After obtaining a stay of Wahlberg’s decision from the Texas Supreme Court, the AG’s office sought a ruling voiding the couple’s marriage, but the court hasn’t yet acted on that request.

“Since that case is pending, our public filings speak for themselves,” Paxton spokeswoman Cynthia Meyer wrote to the Observer last week in response to questions about why the AG’s office hasn’t dismissed the case after the Obergefell ruling.

Although it’s seeking to void the couple’s marriage, the AG’s office maintains in court filings that the case is about procedural issues, not a challenge to constitutional rights. For example, the AG argues that Wahlberg should have notified Paxton’s office before declaring the marriage ban unconstitutional, and that the couple failed to show “immediate and irreparable harm.”

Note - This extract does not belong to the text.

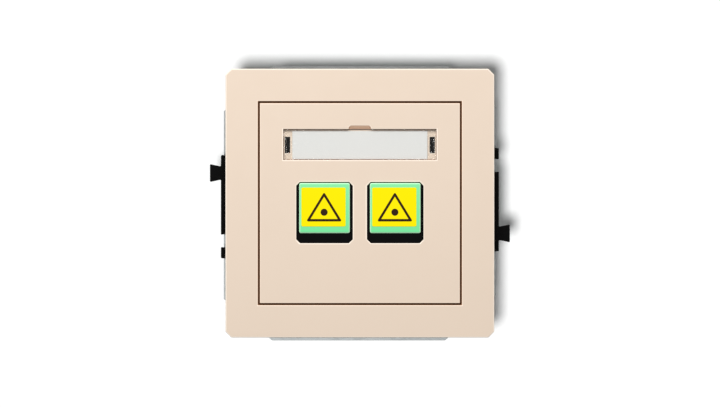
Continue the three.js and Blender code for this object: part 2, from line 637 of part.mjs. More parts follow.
function portGroup(side, x) {
  const group = new THREE.Group();
  group.position.set(x, 0, port.z);
  const { width, height, radius } = sticker;
  const stickerShape = roundedRectangle(width, height, radius, sticker.x, sticker.z);
  const stickerSlab = slab(stickerShape, [sticker.front, sticker.rear], 2);
  const pin = bar('x', hinge.pin, about(0, hinge.pinLength), [hinge.y, hinge.z]);
  group.add(
    toMesh(`${side}_keystone_body`, keystoneBody(), blackPlastic),
    toMesh(`${side}_port_flap`, portFlap(), greenPlastic),
    toMesh(`${side}_flap_label`, stickerSlab, yellowSticker),
    toMesh(`${side}_flap_pin`, pin, zincSteel),
    toMesh(`${side}_flap_spring`, flapSpring(), zincSteel),
    toMesh(`${side}_front_adapter_shell`, adapterShell(), greenPlastic),
    turnedBack(toMesh(`${side}_rear_adapter_shell`, adapterShell(), greenPlastic)),
    toMesh(`${side}_front_latch_clip`, latchClip(), ivoryPlastic),
    turnedBack(toMesh(`${side}_rear_latch_clip`, latchClip(), ivoryPlastic)),
    toMesh(`${side}_alignment_sleeve`, alignmentSleeve(), ceramic),
    toMesh(`${side}_rear_dust_cap`, rearDustCap(), greenPlastic),
  );
  return group;
}

// ---------------------------------------------------------------- assembly

function carrierScrews() {
  const group = new THREE.Group();
  const size = { ...carrierScrew, headRear: carrier.front };
  const names = ['top_left', 'top_right', 'bottom_right', 'bottom_left'];
  fourCorners.forEach(([sideX, sideZ], index) => {
    const screw = toMesh(`carrier_screw_${names[index]}`, slottedScrew(size), zincSteel);
    screw.position.set(sideX * carrierScrew.x, 0, sideZ * carrierScrew.z);
    group.add(screw);
  });
  return group;
}

const outlet = new THREE.Group();
outlet.add(
  toMesh('support_frame', supportFrame(), galvanisedSteel),
  toMesh('port_carrier', portCarrier(), blackPlastic),
  toMesh('outer_cover_ring', outerCoverRing(), beigePlastic),
  toMesh('center_plate', centerPlate(), beigePlastic),
  toMesh('label_card', labelCard(), whiteCard),
  toMesh('label_window', labelWindow(), clearPlastic),
  carrierScrews(),
  sideGroup('left'),
  sideGroup('right'),
  portGroup('left', portCentres[0]),
  portGroup('right', portCentres[1]),
);

export default outlet;
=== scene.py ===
"""The looks of a flush-mounted double fibre-optic wall outlet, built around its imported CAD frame.

Units are metres. X points right, Y points into the wall and Z points up, so the outlet faces -Y.
"""

import math

import bmesh
import bpy
from mathutils import Matrix, Vector


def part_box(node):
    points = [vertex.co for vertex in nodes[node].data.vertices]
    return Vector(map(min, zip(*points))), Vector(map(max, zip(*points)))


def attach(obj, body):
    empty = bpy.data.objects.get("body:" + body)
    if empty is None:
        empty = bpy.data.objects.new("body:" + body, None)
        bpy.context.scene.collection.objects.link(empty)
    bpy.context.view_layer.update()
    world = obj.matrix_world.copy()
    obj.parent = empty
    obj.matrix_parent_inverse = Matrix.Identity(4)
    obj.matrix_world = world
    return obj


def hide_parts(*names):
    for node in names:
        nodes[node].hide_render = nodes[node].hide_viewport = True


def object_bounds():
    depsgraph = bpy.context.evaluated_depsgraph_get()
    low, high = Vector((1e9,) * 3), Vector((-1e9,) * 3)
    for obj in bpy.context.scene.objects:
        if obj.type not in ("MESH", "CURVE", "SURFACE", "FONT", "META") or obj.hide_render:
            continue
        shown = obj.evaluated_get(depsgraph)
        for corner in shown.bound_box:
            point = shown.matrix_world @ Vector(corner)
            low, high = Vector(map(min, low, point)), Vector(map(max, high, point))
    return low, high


MM = 0.001

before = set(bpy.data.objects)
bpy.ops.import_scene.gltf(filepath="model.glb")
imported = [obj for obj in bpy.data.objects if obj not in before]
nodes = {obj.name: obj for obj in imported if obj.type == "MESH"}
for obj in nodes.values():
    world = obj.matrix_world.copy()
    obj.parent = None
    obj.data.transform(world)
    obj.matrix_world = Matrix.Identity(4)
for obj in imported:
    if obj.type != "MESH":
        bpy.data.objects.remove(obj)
cad_low, cad_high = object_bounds()

SIDES = {"left": -1, "right": 1}
COVER_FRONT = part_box("outer_cover_ring")[0].y


# ---------------------------------------------------------------- node trees


def add(tree, kind, inputs=None, **settings):
    """A new shader node. An input that is a socket is linked, and any other is set as a value."""
    node = tree.nodes.new(kind)
    for key, value in settings.items():
        setattr(node, key, value)
    for key, value in (inputs or {}).items():
        if isinstance(value, bpy.types.NodeSocket):
            tree.links.new(value, node.inputs[key])
        else:
            node.inputs[key].default_value = value
    return node


def rgba(color):
    """An opaque colour."""
    return (*color, 1.0)


def shade(color, factor):
    """A colour made darker or lighter, up to white."""
    return tuple(min(1.0, channel * factor) for channel in color)


def principled(name, color, roughness, **sockets):
    """A new material with one Principled shader. Sockets that are the same all over are set here."""
    material = bpy.data.materials.new(name)
    material.use_nodes = True
    shader = material.node_tree.nodes["Principled BSDF"]
    shader.inputs["Base Color"].default_value = rgba(color)
    shader.inputs["Roughness"].default_value = roughness
    for key, value in sockets.items():
        shader.inputs[key.replace("_", " ")].default_value = value
    material.diffuse_color = rgba(color)
    return material, material.node_tree, shader


def place(tree):
    """Places in the piece's own frame, in metres. At rest that is the row frame."""
    return add(tree, "ShaderNodeTexCoord").outputs["Object"]


def noise(tree, scale, detail=2.0, roughness=0.5):
    """Smooth noise through the piece, with this many cells in a metre."""
    inputs = {"Vector": place(tree), "Scale": scale, "Detail": detail, "Roughness": roughness}
    return add(tree, "ShaderNodeTexNoise", inputs).outputs["Fac"]


def blend_colors(tree, factor, first, second):
    """The first colour, which may be a socket, turned to the second as the factor goes from 0 to 1."""
    inputs = {0: factor, 6: first if hasattr(first, "links") else rgba(first), 7: rgba(second)}
    return add(tree, "ShaderNodeMix", inputs, data_type="RGBA").outputs[2]


def spread(tree, value, low, high, source_low=0.3, source_high=0.7):
    """A value that goes from low to high as the source does, and is held there beyond."""
    inputs = {0: value, 1: source_low, 2: source_high, 3: low, 4: high}
    return add(tree, "ShaderNodeMapRange", inputs).outputs[0]


def bump(tree, height, strength, distance):
    """A surface normal from heights."""
    inputs = {"Height": height, "Strength": strength, "Distance": distance}
    return add(tree, "ShaderNodeBump", inputs).outputs["Normal"]


def compute(tree, operation, *values):
    """The result of one step of arithmetic on sockets or numbers."""
    return add(tree, "ShaderNodeMath", dict(enumerate(values)), operation=operation).outputs[0]


def multiply(tree, factors):
    """The product of several factors."""
    product = factors[0]
    for factor in factors[1:]:
        product = compute(tree, "MULTIPLY", product, factor)
    return product


# ---------------------------------------------------------------- materials

# Noise cells in a metre: of the clouds of colour, of the uneven gloss and of the mould's grain.
CLOUD_SCALE = 55.0
GLOSS_SCALE = 210.0
GRAIN_SCALE = 5200.0
GRAIN_DEPTH = 0.012 * MM
GLOSS_CHANGE = 0.04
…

“These clear abuses of discretion would not be vindicated or absolved by a ruling from the Court or the United States Supreme Court that same-sex marriage is a constitutional right,” the AG’s office wrote in May. “Silence or inaction from the Court will signal to the bench, bar, and public that Texas courts may be manipulated for political gain.”

In court filings, the couple’s attorneys — who declined comment for this piece — dispute the state’s procedural claims. They also argue the Texas Supreme Court lacks jurisdiction since the couple nonsuited the case immediately after the marriage license was issued.  

In an e-mail to the Observer, Bryant said that she and her wife are currently “unable to focus our efforts on the Texas Supreme Court.” She continued: “We are married and that is the end of the story. Period. We expect the Texas Supreme Court and the Texas AG to follow the law of the land as laid down by [the Supreme Court]. That is the beauty of our democracy with checks and balances.”

The case is one of at least two in which the AG’s office has continued to oppose a same-sex marriage following the Supreme Court’s landmark ruling in favor of marriage equality.

In August, the AG’s office sought to block a lesbian widow from inheriting her deceased partner’s estate. But a Travis County probate judge ruled against the state, upholding the couple’s common-law marriage.

Also in August, the state finally agreed to issue accurate birth and death certificates to same-sex couples after a federal district judge threatened to hold Ken Paxton in contempt. The gay widower who initiated that case, John Stone-Hoskins, died from cancer in October.